- AUD/JPY struggled as the Bank of Japan is widely expected to raise rates further this year.
- The BoJ’s hawkish stance is reinforced by a 1.8% decline in real cash earnings, reflecting persistent inflation.
- The AUD found support from stronger-than-expected GDP growth and robust trade data from Australia.
AUD/JPY pares its daily losses, hovering around 93.30 during European trading hours on Monday. The currency cross faced pressure as the Bank of Japan (BoJ) is widely expected to hike rates further this year as part of its monetary policy normalization.
Investor expectations for another BoJ rate hike were reinforced by data released earlier on Monday, showing a 1.8% decline in real cash earnings due to persistent inflation. Additionally, optimism that last year’s substantial wage hikes will continue this year supports the case for further policy tightening. This has driven Japanese government bond (JGB) yields higher, narrowing the rate differential between Japan and other economies, and ultimately benefiting the lower-yielding JPY.
The Australian Dollar (AUD) received support from stronger-than-expected GDP growth and trade data from Australia released last week. On the monetary policy front, the latest Reserve Bank of Australia (RBA) Meeting Minutes indicated caution regarding further interest rate cuts, clarifying that February’s rate reduction does not signal a commitment to continued easing.
The AUD/JPY cross may face challenges as rising global trade tensions dampened investors’ risk appetite. China’s retaliatory tariffs on certain US agricultural products went into effect on Monday, in response to last week’s US tariff increase from 10% to 20% on Chinese imports, given China’s role as Australia’s largest trading partner.
Moreover, China announced on Saturday that it will impose a 100% tariff on Canadian rapeseed oil, oil cakes, and peas, along with a 25% levy on aquatic products and pork from Canada. he move comes as retaliation against tariffs introduced by Canada in October, escalating trade tensions. This marks a new front in a broader trade conflict largely driven by US President Donald Trump’s tariff policies.
Tariffs FAQs
Tariffs are customs duties levied on certain merchandise imports or a category of products. Tariffs are designed to help local producers and manufacturers be more competitive in the market by providing a price advantage over similar goods that can be imported. Tariffs are widely used as tools of protectionism, along with trade barriers and import quotas.

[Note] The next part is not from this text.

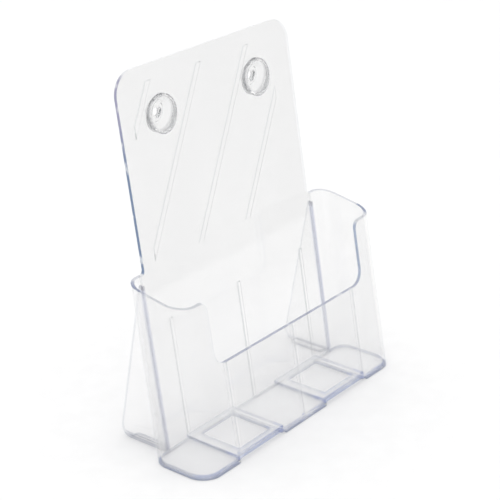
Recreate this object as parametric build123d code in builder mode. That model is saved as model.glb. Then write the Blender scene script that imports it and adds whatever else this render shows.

Although tariffs and taxes both generate government revenue to fund public goods and services, they have several distinctions. Tariffs are prepaid at the port of entry, while taxes are paid at the time of purchase. Taxes are imposed on individual taxpayers and businesses, while tariffs are paid by importers.
There are two schools of thought among economists regarding the usage of tariffs. While some argue that tariffs are necessary to protect domestic industries and address trade imbalances, others see them as a harmful tool that could potentially drive prices higher over the long term and lead to a damaging trade war by encouraging tit-for-tat tariffs.
During the run-up to the presidential election in November 2024, Donald Trump made it clear that he intends to use tariffs to support the US economy and American producers. In 2024, Mexico, China and Canada accounted for 42% of total US imports. In this period, Mexico stood out as the top exporter with $466.6 billion, according to the US Census Bureau. Hence, Trump wants to focus on these three nations when imposing tariffs. He also plans to use the revenue generated through tariffs to lower personal income taxes.